Boldeagle’s family was typical of many Native American families who were pressured to assimilate in order to avoid discrimination. Growing up, she said her grandmother wouldn’t allow her to tell people she was part Native American. When her grandfather gave her some traditional Lenape clothing, her grandmother took it away.
“Back in the day, there was a stigma to being native,” says Boldeagle. “So, a lot of families did not admit to it, would say they’re of another culture.”
As an adult, Boldeagle works to combat some of that stigma. With the help of New York state Sen. Andrew Lanza, Boldeagle resurrected the fight for a national monument to Native Americans at Fort Wadsworth on Staten Island. The land was granted for the monument by an act of Congress in 1911, but it was never built. At that time, department store magnate Rodman Wanamaker came up with the idea to build the National American Indian Memorial, which would feature a 165-foot statue of a Native American — taller than the Statue of Liberty — sitting atop a museum. President William Howard Taft traveled to Staten Island in 1913 to break ground on the project, but the outbreak of World War I in Europe, and the U.S. subsequent involvement, meant the project would soon be abandoned.
Today, two memorials in New York City acknowledge the Lenape, and both contain historical inaccuracies. A monument in Battery Park in lower Manhattan and a bronze plaque in Inwood Hill Park, located far uptown, both commemorate the “sale of Manhattan,” perpetuating a myth that won’t die. Zunigha calls the story an outright “fabrication.”

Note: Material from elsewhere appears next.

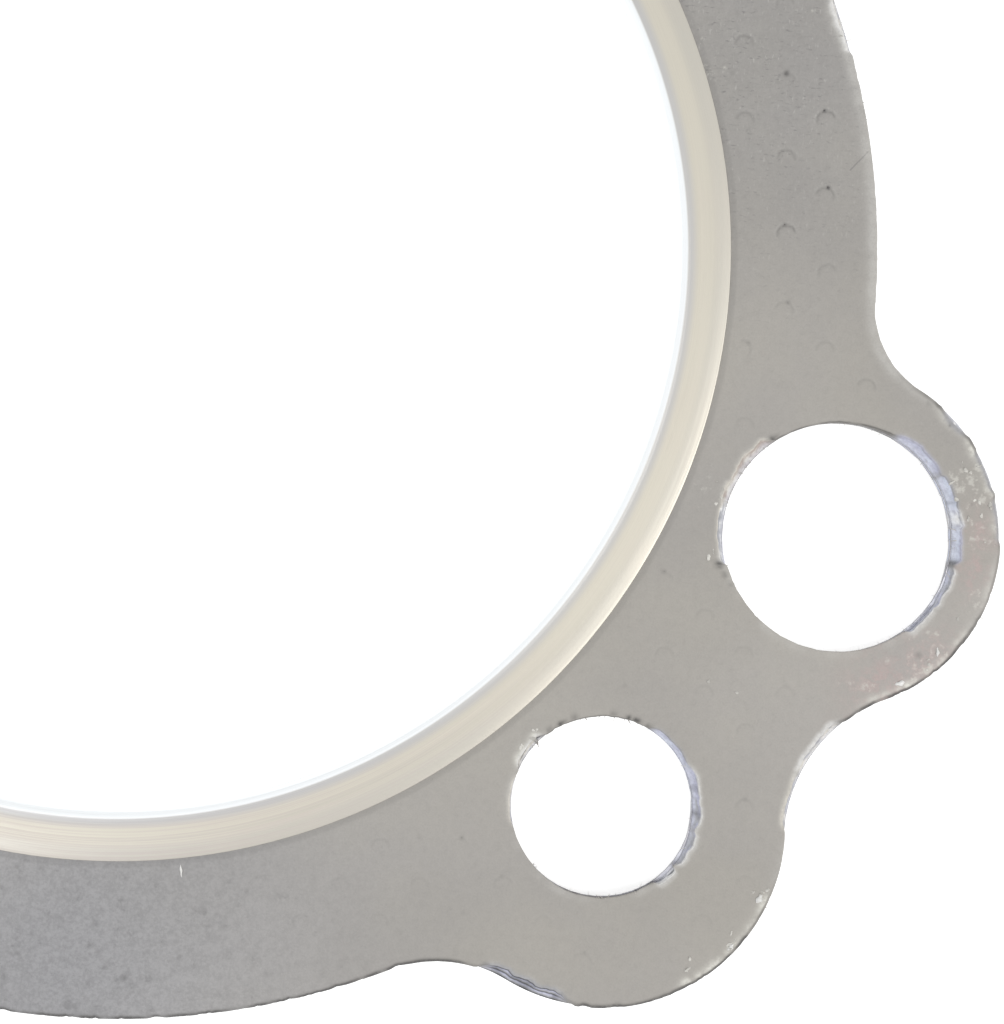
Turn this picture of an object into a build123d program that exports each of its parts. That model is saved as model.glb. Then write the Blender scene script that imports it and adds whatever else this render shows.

The Battery Park monument was gifted by the Dutch government to the city of New York in 1926. It depicts a Dutch man and a Native American standing together, but the Native American’s dress is typical of a Plains Native American rather than the Lenape, says David Penney, associate director of museum scholarship at the Smithsonian’s National Museum of the American Indian and curator of a 2020 exhibit on “native New Yorkers.”
The plaque in Inwood Hill Park reads: “According to legend, on this site of the principal Manhattan Indian village, Peter Minuit in 1626 purchased Manhattan island for trinkets and beads then worth about 60 guilders.” The deal was most likely made at Fort Amsterdam, located in lower Manhattan, according to Penney. The Lenape, however, did live in that area, and visitors can still view caves they allegedly used for shelter.
The Lenape likely viewed the “sale” of Manhattan as a deal to share the land, but not to sell it, both Penney and Zunigha say. The Dutch, however, viewed it as a proper sale, and they wanted the indigenous people to leave what they considered as “their” land. Letters and notes from the time document the Dutch frustration with the indigenous who would not leave the land, including one complaint logged from a New Amsterdam council meeting on May 25, 1660, that “the savages would not remove from the land that they had bought” to which the indigenous responded that they had only sold the grass on the land, not the land itself.
The never-built monument on Staten Island would have been the largest and most visible monument to Native Americans in the area, but it would have portrayed them as a “vanishing race,” as Wanamaker viewed them. The Congressional record of the land grant even speaks of the monument as dedicated to “the memory of the North American Indian,” as if they’re already gone.
But while memorials might commemorate the history — or myth — of the Lenape people, their culture remains alive in modern-day tribal communities. In Bartlesville, where Zunigha lives, the Delaware Tribe of Indians hosts summer camps for children to learn Lenape spiritual practices, dances and songs. They have also secured grants to help revitalize the endangered Lenape language, of which there are only a few fluent speakers left in Canada and the United States.
Jim Rementer has studied the Lenape language for more than 50 years. Originally from Pennsylvania, where he first learned about the Lenape, he moved to Oklahoma in the 1960s and learned the language from tribal elders in Bartlesville. Since then, he’s taught classes and helped create the Lenape Talking Dictionary, which includes online lessons with audio. There are no native Lenape language speakers in Oklahoma today, but Rementer says interest in learning the language remains.
“It has a lot of the cultural ties to the Lenape people,” Rementer said. “It at least gives them a basic knowledge of not only the language but also the religious beliefs and so on. And it’s always nice to be able to pray in their native language.”
*Editor's note, October 8, 2018: This story has been edited to reflect that the Ramapough are recognized by New Jersey, not the state of Delaware.
Zunigha considers himself “barely a partial speaker” of the Lenape language, but he does know how to pray. He admits a lot of the ancestral knowledge has been lost over time, as the Lenape were killed or forced to assimilate or migrate, but he insists the culture has never been lost, partly due to the survival of the language.
“A way is always shown because we’re still here,” Zunigha said. “We have people, including myself, that can pray in our language, conduct ceremonies and remember the ancestors. When we do that we’re blessed with the gift of the creator, with the continuance of our culture for yet another generation. We just try to learn and practice.”